During the active phase of the operation in Afghanistan, held in 2010-2011, during Barack Obama’s first presidency ISAF military bases in Afghanistan numbered some 800. After December 31, 2014 only 30 foreign military bases will be left. Foreign military presence in Afghanistan will be down to 12,500 men, who will no longer participate in combat clashes with the Taliban to focus entirely on two tasks - training Afghanistan’s own security force and conducting anti-terrorist operations. The total number of US military in the country after the main US force leaves will be 9,800 officers and men. The British contingent will number 500.

“The thirteen-year-long ISAF mission in Afghanistan is the classical example of how a tactical victory may bring about a strategic defeat. The ISAF’s remarkable success to quash the Taliban in Afghanistan in 2001 was reduced to nothing with the US invasion of Iraq in 2003, which merely caused the Islamic radicals to rally together. The current expansion of the Islamic State in the Middle East was the net effect,” Arbatov said.

“The ISAF mission was carried out within the framework of international law, on the basis of a UN Security Council resolution,” he recalls. “The anti-Taliban coalition incorporated many countries, which presented a common front against the enemy. Russia took an active part in training Afghan military. The operations against the militants on the ground were conducted by Afghan army units, which allowed the United States and NATO countries to minimize their own losses in the fight with the Taliban. But starting from the moment of the United States’ invasion of Iraq the situation in Afghanistan turned for the worse. The Iraqi campaign steered the whole region of the Middle East and South-West Asia up a dead end and the United States’ grave defeat,” Arbatov remarked.

“Had Washington invested one trillion dollars not in the overthrow of Saddam Hussein but in Afghanistan’s post-war reconstruction and the reform of its agriculture in order to substitute the opium poppy with other crops, these days we would have a sample Islamic state and, what is more important, a peaceful one,” he believes.

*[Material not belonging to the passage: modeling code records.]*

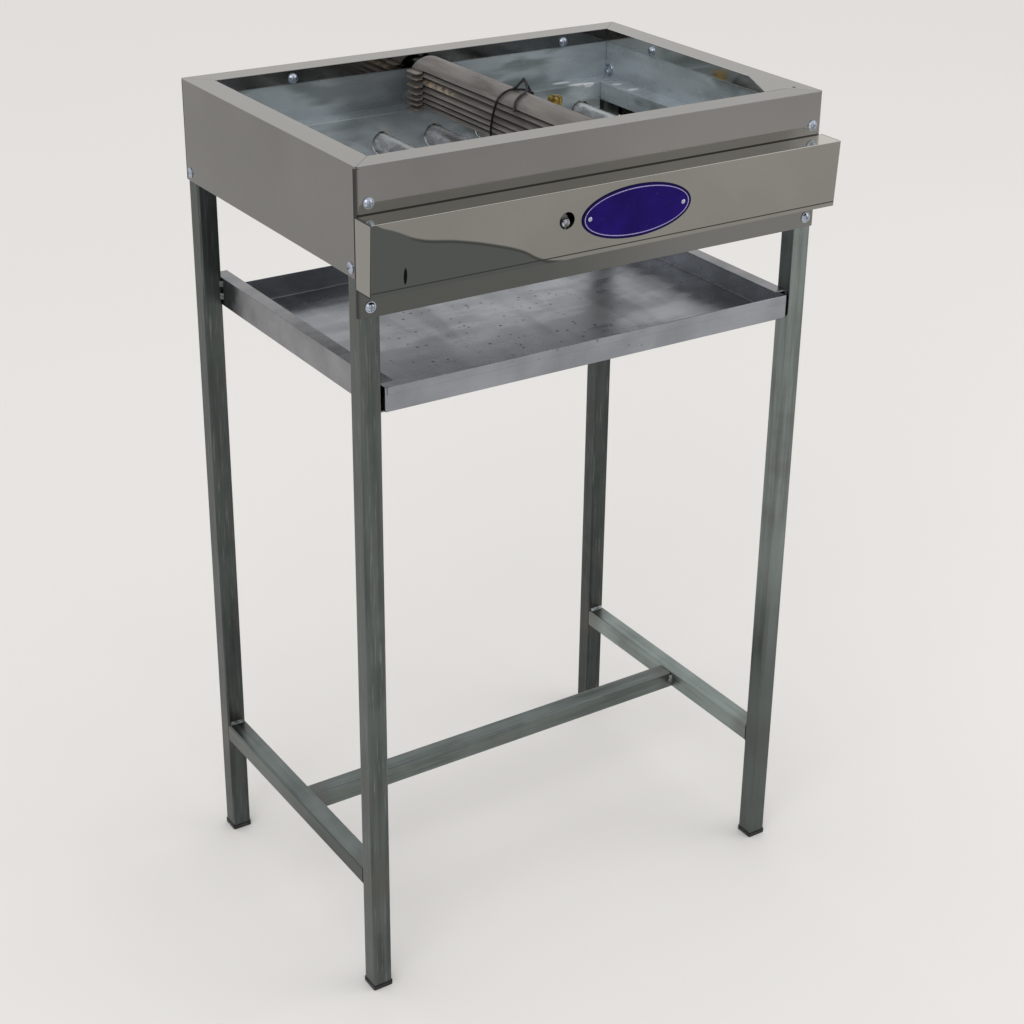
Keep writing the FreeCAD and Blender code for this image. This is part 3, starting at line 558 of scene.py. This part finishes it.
# ---- operators ----------------------------------------------------------------------------
class GRILL_OT_stage(bpy.types.Operator):
    """Camera, floor, lamps and world"""
    bl_idname = "grill.stage"
    bl_label = "Stage"

    def execute(self, context):
        shot, stage = context.scene.grill.camera, context.scene.grill.stage
        scene = context.scene
        scene.view_settings.view_transform = "Standard"
        place, target = Vector(shot.place), Vector(shot.target)
        forward = (target - place).normalized()
        right = forward.cross(Vector((0, 0, 1))).normalized()
        up = right.cross(forward)
        c, s = math.cos(shot.roll), math.sin(shot.roll)
        axes = Matrix((c * right + s * up, c * up - s * right, -forward)).transposed().to_4x4()
        axes.translation = place
        camera = bpy.data.cameras.new("camera")
        camera.lens, camera.sensor_width = shot.lens, SENSOR_WIDTH
        camera.shift_x, camera.shift_y = shot.shift
        camera.clip_end = 100.0
        view = bpy.data.objects.new("camera", camera)
        view.matrix_world = axes
        scene.collection.objects.link(view)
        scene.camera = view

        select_nothing()
        bpy.ops.mesh.primitive_circle_add(vertices=RING_STEPS, radius=stage.floor_radius,
                                          fill_type="NGON")
        floor = context.object
        floor.name = "floor"
        made, tree, shader = new_material("floor_paper", 0.0, 0.85)
        finish_shader(tree, shader, mix(tree, noise(tree, 900, 2.0),
                                        toned(stage.floor_colour, 0.985), list(stage.floor_colour)))
        floor.data.materials.append(made)

        for name, power, size, at in LAMPS:
            lamp = bpy.data.lights.new(name, "AREA")
            lamp.energy, lamp.size = getattr(stage, power), size
            held = bpy.data.objects.new(name, lamp)
            held.location = at
            held.rotation_euler = (Vector(at) - Vector(LAMP_AIM)).to_track_quat("Z", "Y").to_euler()
            scene.collection.objects.link(held)

        world = bpy.data.worlds.new("studio")
        world.use_nodes = True
        scene.world = world
        tree = world.node_tree
        ground = tree.nodes["Background"]
        toward = add_node(tree, "ShaderNodeTexCoord").outputs["Generated"]
        height = add_node(tree, "ShaderNodeSeparateXYZ", {"Vector": toward}).outputs["Z"]
        shade = mix(tree, ramp(tree, height, 0.1, 0.9), "e9e7e4", "fcfdff")
        rays = add_node(tree, "ShaderNodeLightPath").outputs
        seen = calc(tree, "MAXIMUM", rays["Is Camera Ray"], rays["Is Transmission Ray"])
        tree.links.new(mix(tree, seen, shade, list(stage.floor_colour)), ground.inputs["Color"])
        strength = ramp(tree, seen, 0.0, 1.0, stage.ambient, 1.0)
        tree.links.new(strength, ground.inputs["Strength"])
        return {"FINISHED"}


class GRILL_OT_stand(bpy.types.Operator):
    """Finish the welded stand: legs, rails, stretcher, weld beads and foot caps"""
    bl_idname = "grill.stand"
    bl_label = "Stand"

    def execute(self, context):
        tone = list(context.scene.grill.finish.tube)
        corners = [f"{end}_{side}" for end in ("front", "rear") for side in ("left", "right")]
        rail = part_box("lower_rail_left")
        rail_z = (rail[0].z + rail[1].z) / 2 / MM

        def darker_low(tree):
            """The front right leg is darker near the floor."""
            return ramp(tree, axis_mm(tree, 2), LEG_DARKEN_FROM, LEG_DARKEN_TO, 0.0, 0.7)

        def side_in_shade(tree):
            """Painted shade on the outer side of the left rail, deepest towards its front end."""
            return both(tree, facing(tree, "X", -1),
                        ramp(tree, axis_mm(tree, 1), 60.0, -60.0, 0.3, 0.9))

        for corner, gain in zip(corners, LEG_LIGHT_GAINS):
            marks = [(darker_low, toned(tone, 0.6))] if corner == "front_right" else []
            paint(galvanised_tube(f"galvanised_{corner}_leg", toned(tone, gain), 2,
                                  [(2, rail_z, WELD_HEAT)], marks), f"leg_{corner}")
        joints = [(1, end.y / MM, WELD_HEAT) for end in rail]
        # The gains of the rails and the stretcher are painted light and shade too.
        paint(galvanised_tube("galvanised_left_rail", toned(tone, 1.15), 1, joints,
                              [(side_in_shade, toned(tone, 0.5))]), "lower_rail_left")
        paint(galvanised_tube("galvanised_right_rail", toned(tone, 1.9), 1, joints),
              "lower_rail_right")
        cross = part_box("centre_stretcher")
        paint(galvanised_tube("galvanised_stretcher_tube", toned(tone, 1.05), 0,
                              [(0, end.x / MM, STRETCHER_HEAT) for end in cross]),
              "centre_stretcher")
        paint(turned_fitting("weld_metal", "4c5052", "8b8f90"), "weld_beads")
        paint(black_plastic("moulded_black_polypropylene"),
              *[f"foot_cap_{corner}" for corner in corners])
        return {"FINISHED"}


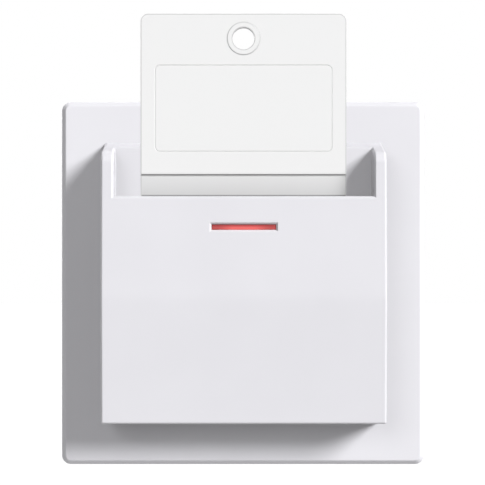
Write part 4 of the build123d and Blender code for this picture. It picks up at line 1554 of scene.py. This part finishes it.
@dataclass
class RoundedPieces:
    """Pieces whose CAD shape is right and only wants its edges rounded.

    Attributes:
        widths: Width of the rounding by node, in millimetres.
    """

    widths: dict[str, float]

    def build(self, finishes: Finishes) -> None:
        """Round the edges of each piece.

        Args:
            finishes: Materials by the record's slot.
        """
        for node, width in self.widths.items():
            piece = place_for(merged_copy(node, f"{node}_rounded", width), node, finishes)
            # the photograph shows no light thrown back from the holder's bright side
            piece.visible_diffuse = node != "card_holder"


ROUNDINGS = {
    "card_holder": 0.07, "light_guide": 0.1, "support_plate": 0.12,
    "mechanism_base": 0.2, "mechanism_cover": 0.15, "carrier": 0.15, "card_lever": 0.15,
    "lever_pin": 0.15, "plunger": 0.1, "line_terminal": 0.15, "card_in_terminal": 0.15,
    "card_out_terminal": 0.15, "lamp_terminal": 0.15, "common_contact": 0.08,
    "front_contact": 0.08, "rear_contact": 0.08, "lamp_contact": 0.08, "contact_blade": 0.08,
    "blade_rivet": 0.22, "contact_rivets": 0.22, "claw_left": 0.15, "claw_right": 0.15,
    "lamp_board": 0.06, "lamp_pins": 0.08,
}


def make_finishes() -> Finishes:
    """Build every finish.

    Returns:
        Materials by the record's slot.
    """
    lens_reach, ring_pitch = 7.0 * MM, 0.7 * MM
    low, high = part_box("indicator_lens")
    lens_middle = tuple(float(a + b) / 2 for a, b in zip(low, high))
    lens_front = (lens_middle[0], float(low[1]), lens_middle[2])
    body_low, body_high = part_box("lamp_resistor")
    # a spark eroded mould gives the housing its even satin white
    return {
        "tag_plastic": KeyTag().finish(),
        "holder_plastic": Finish("ABS moulded satin white", "EDECF1", "EBEAEF", 0.36, 0.04,
                                 grain_mm=0.3, bump_mm=0.0015).make(),
        "frame_plastic": Finish("ABS moulded satin white, frame", "F2F1F6", "F0EFF4", 0.38, 0.04,
                                grain_mm=0.3, bump_mm=0.0015).make(),
        # glass filled polyamide has a dull, slightly mottled skin
        "base_plastic": Finish("polyamide moulded pale grey", "D2D1CF", "C9C8C6", 0.5, 0.08,
                               grain_mm=0.4, bump_mm=0.008, drift_mm=6.0).make(),
        "carrier_plastic": Finish("polycarbonate moulded white", "E4E4E4", "DEDEDE", 0.42,
                                  grain_mm=0.3, bump_mm=0.004,
                                  ior=POLYCARBONATE_IOR).make(),
        # acetal is waxy and slides well
        "lever_plastic": Finish("acetal moulded white", "E9E9E6", "E4E4E1", 0.32,
                                grain_mm=0.3, bump_mm=0.002, ior=1.48).make(),
        # zinc over cold rolled sheet shows faint lines along the coil
        "plate_steel": Finish("zinc plated steel stamped", "C6C8CA", "B4B7BA", 0.36, 0.1,
                              metallic=1.0, grain=Grain.ROLLED, grain_mm=0.3, bump_mm=0.003,
                              drift_mm=9.0).make(),
        "screw_steel": Finish("zinc plated steel turned", "C9CACC", "B6B8BB", 0.28, 0.08,
                              metallic=1.0, grain=Grain.TURNED, grain_mm=0.2, bump_mm=0.002,
                              drift_mm=4.0).make(),
        "spring_steel": Finish("spring steel drawn", "A9ABAD", "9EA0A3", 0.26, 0.06,
                               metallic=1.0, grain=Grain.DRAWN, grain_mm=0.2,
                               bump_mm=0.001).make(),
        "terminal_brass": Finish("brass machined", "D6B56A", "C9A558", 0.28, 0.08,
                                 metallic=1.0, grain=Grain.TURNED, grain_mm=0.2,
                                 bump_mm=0.002, drift_mm=5.0).make(),
        "contact_copper": Finish("copper alloy strip rolled", "D0906A", "C4845F", 0.3, 0.08,
                                 metallic=1.0, grain=Grain.ROLLED, grain_mm=0.25,
                                 bump_mm=0.0015).make(),
        "contact_silver": Finish("silver alloy headed", "DDDBD6", "D0CEC9", 0.25, 0.05,
                                 metallic=1.0, grain=Grain.TURNED, grain_mm=0.2,
                                 bump_mm=0.001).make(),
        "pin_tin": Finish("tin plated wire", "CFCFCC", "C4C4C2", 0.3, 0.06, metallic=1.0,
                          grain=Grain.DRAWN, grain_mm=0.2, bump_mm=0.001).make(),
        "circuit_board": Finish("glass epoxy board lacquered", "2F6B43", "29603B", 0.32, 0.05,
                                grain_mm=0.5, bump_mm=0.003, coat=0.3, drift_mm=5.0).make(),
        "led_resin": Finish("epoxy resin cast red", "D8443C", "C93A34", 0.12, 0.03,
                            grain=Grain.POLISHED, grain_mm=0.6, bump_mm=0.001).make(),
        "resistor_body": BandedResistor("lacquered ceramic dipped", "CDB387",
                                        ("7A4A2A", "1C1C1C", "8E2420", "B8953A"),
                                        float(body_low[0] + body_high[0]) / 2,
                                        ring_pitch).make(),
        "clear_plastic": ClearPlastic("polycarbonate moulded clear", "F2F6F8").make(),
        # red lens: painted glow of the lamp behind it, and a painted shadow under the window's
        # upper edge
        "red_lens": GlowingLens("polycarbonate moulded red", "EE6462", "B94444", "86161A",
                                lens_front, lens_reach, 0.2,
                                float(high[2] - low[2]) / 2 - IndicatorLens.flange_rim * MM
                                ).make(),
    }


def main() -> None:
    """Build the studio, every finish and every piece."""
    logging.basicConfig(level=logging.INFO)
    Studio().build()
    finishes = make_finishes()
    for node, slot in SLOT_OF.items():
        slots = frame["nodes"][node].data.materials
        slots.clear()
        slots.append(finishes[slot])
    CoverFrame().build(finishes)
    IndicatorLens().build(finishes)
    KeyTag().build(finishes)
    Screws().build(finishes)
    ReturnSpring().build(finishes)
    Lamp().build(finishes)
    RoundedPieces(ROUNDINGS).build(finishes)


if __name__ == "__main__":
    main()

“Iraq has siphoned off huge US resources that might have been used for addressing the Afghan problem. In political terms that adventure ruined the international coalition created for fighting the jihadists. In moral terms US aggression against Iraq caused the Islamic radicals to unite and create the Islamic State, which has now seized vast territories in Iraq and Syria. Now Washington and its allies are forced to bomb Islamic State militants the United States itself had brought into being,” Arbatov said.

“That the coalition force is leaving Afghanistan is a sure sign US policies in the Middle East and Southwest Asia have suffered utter failure. Apart from protecting the central government in Kabul and the liquidation of Al-Qaeda leader Osama bin Laden the foreign military have achieved nothing. Both Al-Qaeda and Taliban are still there. The recent presidential election in Afghanistan has brought about a situation of unstable diarchy. Al-Qaeda and Taliban leaders are crusading for power again. The thirteen-year-long ISAF operation has reached nowhere,” Arbatov concluded.